# Stored data:
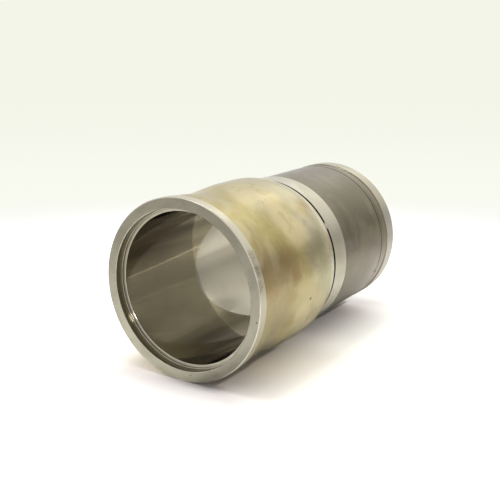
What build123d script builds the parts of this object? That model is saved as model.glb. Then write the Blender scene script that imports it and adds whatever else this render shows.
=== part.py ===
"""Wet cylinder liner of the mid-stop kind for a heavy diesel engine: one centrifugally cast, turned
and honed iron sleeve.

The liner stands on its skirt end, with +Z up along the bore towards the cylinder head. The origin is
the middle of the skirt end. Every size is in millimetres.
"""
import os
from build123d import *

# Bore and length
bore_radius = 65.0
upper_length = 130.4  # stop shoulder up to the top face, the length that the block's stop seat holds
lower_length = 130.6  # stop shoulder down to the skirt end

# Rim land: the short cylinder round the top face
rim_land_height = 8.5
rim_land_step = 0.65  # stands proud of the jacket
rim_edge_chamfer = 0.7

# Jacket: the thick wall above the stop that the coolant runs round, waisted between rim and belly
jacket_wall = 12.1
waist_depth = 2.5
waist_share = 0.55  # height of the waist, as a share of the way from belly to rim
belly_land_height = 18.0
belly_rounding_height = 22.4

# Stop shoulder, its undercut and the pilot band below it
stop_overhang = 0.65  # the shoulder's lip stands proud of the pilot band
lip_chamfer = 0.3
undercut_width = 3.0
undercut_depth = 1.2
pilot_band_height = 22.0
pilot_band_step = 0.65
pilot_band_chamfer = 0.3

# Skirt: the thin wall below the pilot band
skirt_wall = 6.5
guide_groove_width = 1.2
guide_groove_depth = 0.35
guide_land_height = 5.6
relief_height = 7.5
relief_depth = 0.5
end_band_height = 14.1
end_band_step = 0.3
skirt_edge_chamfer = 0.7
bore_lead_out = 1.2

# Stepped counterbore that takes the anti-polishing ring
counterbore_depth = 7.1
ring_seat_width = 1.1
bore_ledge_drop = 1.2
bore_ledge_width = 2.4
counterbore_edge_chamfer = 0.45
bore_edge_chamfer = 0.35

# Radii, worked out from the bore outwards
skirt_radius = bore_radius + skirt_wall
end_band_radius = skirt_radius + end_band_step
relief_radius = skirt_radius - relief_depth
guide_groove_radius = skirt_radius - guide_groove_depth
pilot_band_radius = skirt_radius + pilot_band_step
undercut_radius = pilot_band_radius - undercut_depth
lip_radius = pilot_band_radius + stop_overhang
belly_radius = bore_radius + jacket_wall
waist_radius = belly_radius - waist_depth
rim_land_radius = belly_radius + rim_land_step
bore_ledge_radius = bore_radius + bore_ledge_width
counterbore_radius = bore_ledge_radius + ring_seat_width

# Heights above the skirt end
stop_z = lower_length
top_z = lower_length + upper_length
relief_top_z = end_band_height + relief_height
guide_groove_z = relief_top_z + guide_land_height
pilot_band_top_z = stop_z - undercut_width
pilot_band_low_z = pilot_band_top_z - pilot_band_height
belly_low_z = stop_z + belly_rounding_height
belly_top_z = belly_low_z + belly_land_height
jacket_top_z = top_z - rim_land_height - rim_land_step
waist_z = belly_top_z + waist_share * (jacket_top_z - belly_top_z)

upwards = (0, 1)
downwards = (0, -1)


def ring_edges(part, radius, z):
    """Circular edges of the given radius at height z, round the bore axis."""
    at_height = part.edges().filter_by(GeomType.CIRCLE).filter_by_position(Axis.Z, z - 0.01, z + 0.01)
    return at_height.filter_by(lambda edge: abs(edge.radius - radius) < 0.01)


with BuildPart() as cylinder_liner:
    # Outside, drawn from the skirt end up to the top face and turned about the bore axis
    with BuildSketch(Plane.XZ):
        with BuildLine():
            Polyline(
                (0, 0),
                (end_band_radius, 0),
                (end_band_radius, end_band_height),
                (skirt_radius, end_band_height),
                (skirt_radius, pilot_band_low_z),
                (pilot_band_radius, pilot_band_low_z),
                (pilot_band_radius, stop_z),
                (lip_radius, stop_z),
            )
            TangentArc((belly_radius, belly_low_z), (lip_radius, stop_z), tangent=downwards)
            Line((belly_radius, belly_low_z), (belly_radius, belly_top_z))
            Spline((belly_radius, belly_top_z), (waist_radius, waist_z), tangents=(upwards, upwards))
            Spline((waist_radius, waist_z), (belly_radius, jacket_top_z), tangents=(upwards, upwards))
            Polyline(
                (belly_radius, jacket_top_z),
                (rim_land_radius, top_z - rim_land_height),
                (rim_land_radius, top_z),
                (0, top_z),
                (0, 0),
            )
        make_face()
    revolve(axis=Axis.Z)

    # Undercut below the stop shoulder, and the two shallow reliefs above the end band
    ring_cuts = (
        (undercut_radius, pilot_band_top_z, undercut_width),
        (guide_groove_radius, guide_groove_z, guide_groove_width),
        (relief_radius, end_band_height, relief_height),
    )
    with BuildSketch(Plane.XZ):
        for floor_radius, low_z, width in ring_cuts:
            with Locations((floor_radius, low_z)):
                Rectangle(lip_radius - floor_radius, width, align=(Align.MIN, Align.MIN))
    revolve(axis=Axis.Z, mode=Mode.SUBTRACT)

    # Honed bore with the anti-polishing ring's counterbore, and the bore ledge one step lower
    with Locations((0, 0, top_z)):
        CounterBoreHole(bore_radius, counterbore_radius, counterbore_depth)
    with BuildSketch(Plane.XY.offset(top_z - counterbore_depth)):
        Circle(bore_ledge_radius)
    extrude(amount=-bore_ledge_drop, mode=Mode.SUBTRACT)

    # Edges broken in turning
    bore_ledge_z = top_z - counterbore_depth - bore_ledge_drop
    chamfer(ring_edges(cylinder_liner, rim_land_radius, top_z), rim_edge_chamfer)
    chamfer(ring_edges(cylinder_liner, counterbore_radius, top_z), counterbore_edge_chamfer)
    chamfer(ring_edges(cylinder_liner, bore_radius, bore_ledge_z), bore_edge_chamfer)
    chamfer(ring_edges(cylinder_liner, lip_radius, stop_z), lip_chamfer)
    chamfer(ring_edges(cylinder_liner, pilot_band_radius, pilot_band_top_z), pilot_band_chamfer)
    chamfer(ring_edges(cylinder_liner, pilot_band_radius, pilot_band_low_z), pilot_band_chamfer)
    chamfer(ring_edges(cylinder_liner, end_band_radius, 0), skirt_edge_chamfer)
    chamfer(ring_edges(cylinder_liner, bore_radius, 0), bore_lead_out)

cylinder_liner.part.label = "cylinder_liner"
os.makedirs("parts", exist_ok=True)
export_step(cylinder_liner.part, "parts/cylinder_liner.step")
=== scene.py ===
"""Cylinder liner: the look of its turned, honed and oil-filmed iron, and the stage it is seen on.

Everything is in the row frame, in metres: +Z up the bore, the skirt end at Z 0. The part stands
upright there, while the photograph shows it lying down with its top end towards the camera. So the
camera is rolled, and the white ground is an upright plane that touches the liner's side.
"""
import math
import random

import bmesh
import bpy
from mathutils import Matrix, Vector, noise

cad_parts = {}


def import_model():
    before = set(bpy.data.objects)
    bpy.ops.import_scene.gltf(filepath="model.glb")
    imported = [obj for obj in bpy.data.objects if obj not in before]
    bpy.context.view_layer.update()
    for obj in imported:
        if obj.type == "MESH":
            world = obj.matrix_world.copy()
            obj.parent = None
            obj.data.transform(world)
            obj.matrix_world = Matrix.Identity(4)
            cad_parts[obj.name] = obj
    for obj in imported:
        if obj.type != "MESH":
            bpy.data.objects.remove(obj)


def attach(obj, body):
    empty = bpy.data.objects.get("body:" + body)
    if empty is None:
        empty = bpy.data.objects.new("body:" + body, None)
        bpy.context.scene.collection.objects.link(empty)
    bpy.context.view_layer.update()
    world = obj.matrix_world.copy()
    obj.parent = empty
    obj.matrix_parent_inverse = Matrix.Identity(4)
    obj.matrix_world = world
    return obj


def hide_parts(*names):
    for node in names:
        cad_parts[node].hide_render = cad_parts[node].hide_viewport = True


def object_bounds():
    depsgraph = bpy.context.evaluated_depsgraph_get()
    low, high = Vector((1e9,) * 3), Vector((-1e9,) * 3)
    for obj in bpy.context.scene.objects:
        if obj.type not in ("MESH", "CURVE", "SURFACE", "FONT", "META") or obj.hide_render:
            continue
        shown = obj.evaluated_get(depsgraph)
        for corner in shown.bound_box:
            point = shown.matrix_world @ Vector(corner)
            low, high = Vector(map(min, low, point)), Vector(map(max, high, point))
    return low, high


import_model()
cad_low, cad_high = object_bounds()

MM = 0.001
NODE = "cylinder_liner"

# ---------------------------------------------------------------- sizes, in millimetres
TOP = cad_high.z / MM
RIM_R = cad_high.x / MM
STOP = 130.6  # height of the stop shoulder
BORE_R = 65.0

RIM_HEIGHT = 8.5
RIM_STEP = 0.65  # the rim land stands proud of the jacket
RIM_CHAMFER = 0.7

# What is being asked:
Every line from the one containing "# Edges broken in turning" through the one containing "obj.parent = None" is to be given again exactly, both ends included, and no line outside that range.

# Correct output:
    # Edges broken in turning
    bore_ledge_z = top_z - counterbore_depth - bore_ledge_drop
    chamfer(ring_edges(cylinder_liner, rim_land_radius, top_z), rim_edge_chamfer)
    chamfer(ring_edges(cylinder_liner, counterbore_radius, top_z), counterbore_edge_chamfer)
    chamfer(ring_edges(cylinder_liner, bore_radius, bore_ledge_z), bore_edge_chamfer)
    chamfer(ring_edges(cylinder_liner, lip_radius, stop_z), lip_chamfer)
    chamfer(ring_edges(cylinder_liner, pilot_band_radius, pilot_band_top_z), pilot_band_chamfer)
    chamfer(ring_edges(cylinder_liner, pilot_band_radius, pilot_band_low_z), pilot_band_chamfer)
    chamfer(ring_edges(cylinder_liner, end_band_radius, 0), skirt_edge_chamfer)
    chamfer(ring_edges(cylinder_liner, bore_radius, 0), bore_lead_out)

cylinder_liner.part.label = "cylinder_liner"
os.makedirs("parts", exist_ok=True)
export_step(cylinder_liner.part, "parts/cylinder_liner.step")
=== scene.py ===
"""Cylinder liner: the look of its turned, honed and oil-filmed iron, and the stage it is seen on.

Everything is in the row frame, in metres: +Z up the bore, the skirt end at Z 0. The part stands
upright there, while the photograph shows it lying down with its top end towards the camera. So the
camera is rolled, and the white ground is an upright plane that touches the liner's side.
"""
import math
import random

import bmesh
import bpy
from mathutils import Matrix, Vector, noise

cad_parts = {}


def import_model():
    before = set(bpy.data.objects)
    bpy.ops.import_scene.gltf(filepath="model.glb")
    imported = [obj for obj in bpy.data.objects if obj not in before]
    bpy.context.view_layer.update()
    for obj in imported:
        if obj.type == "MESH":
            world = obj.matrix_world.copy()
            obj.parent = None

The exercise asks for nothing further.